MaryAnn Johanson December 6, 2007
There are too many damn movies being released. I never thought I’d ever say that, but it’s true. I can’t keep up. I’m on track to see around 250 of 2007’s new theatrical releases, and I feel like I’ve missed tons of stuff. And no wonder: the industry-watcher site The Numbers says 965 movies will have been in theatrical release in 2007 by the end of December. Almost one thousand movies? That’s insane.
If a professional critic can’t keep up, how can ordinary moviegoers?
Roger Ebert skipped around this point but missed highlighting it overtly when he wrote recently about the film Delirious, which came and went this summer with little fanfare. “Why?” director Tom DiCillo wondered in an email to Ebert. Why does even such a well-reviewed film as Delirious — Ebert gave it three and a half stars (he liked it a lot more than I did, but it’s certainly worth seeing) — seem not to have even a slim chance at success? In Ebert’s response to DiCillo’s completely justified rant, the critic hits on many of the afflictions sickening the movie industry at the moment, primarily the sharp focus on opening-weekend box office and all the other issues that fall out from that, like the resultant direction of many movies at teenaged boys, because they’re the one who will turn out in droves for an opening weekend, and how movies simply aren’t allowed time to find their audiences.

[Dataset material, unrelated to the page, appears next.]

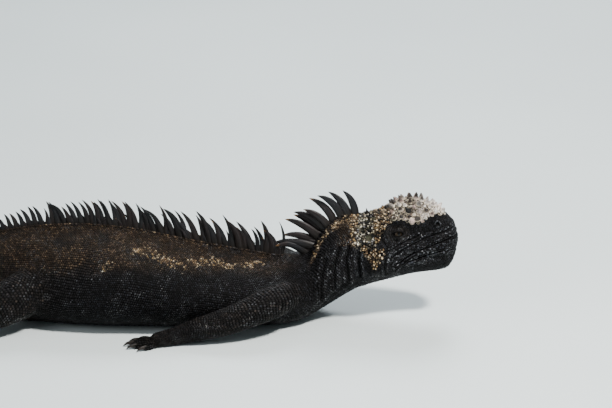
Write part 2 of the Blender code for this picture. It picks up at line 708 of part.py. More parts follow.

But underlying all of those reasons is this: there are too many movies being released. If Hollywood wants to continue to court teenagers and blockbuster opening weekends with its product, that needn’t affect small independent films like Delirious. That film, and the many others that find themselves lost in the sea of choices even at the art house, play in a parallel sandbox, not the same on the big boys are smashing around in. A look at any given weekend’s release schedule will show you that for every studio film arriving on three thousand screens, there’s two or three or more smaller films opening on one or two screens.
But here’s what happens when those little movies are stuck in a rut of opening and disappearing almost immediately afterward: critics like me are forced to do a kind of triage. What’s the best service to my audience, which is nationwide, and even global: to review a film that will open on one screen in each of two cities and play for a week, or to review a film that most of my readers will actually have the opportunity to see? It sucks that that’s the calculus of it, but it is what it is.
If I had more time, I’d review more of the movies I see rather than attempt to see even more of those nearly 1,000 movies each year. And when the time comes that a film like Delirious becomes available to more potential viewers — when it lands on DVD, or when, as will increasingly be the case with small films, it’s distributed online — it may well make sense for me to review it. But until the sheer volume of movies released slows down a bit, too many worthy films will be all but ignored, by almost everyone.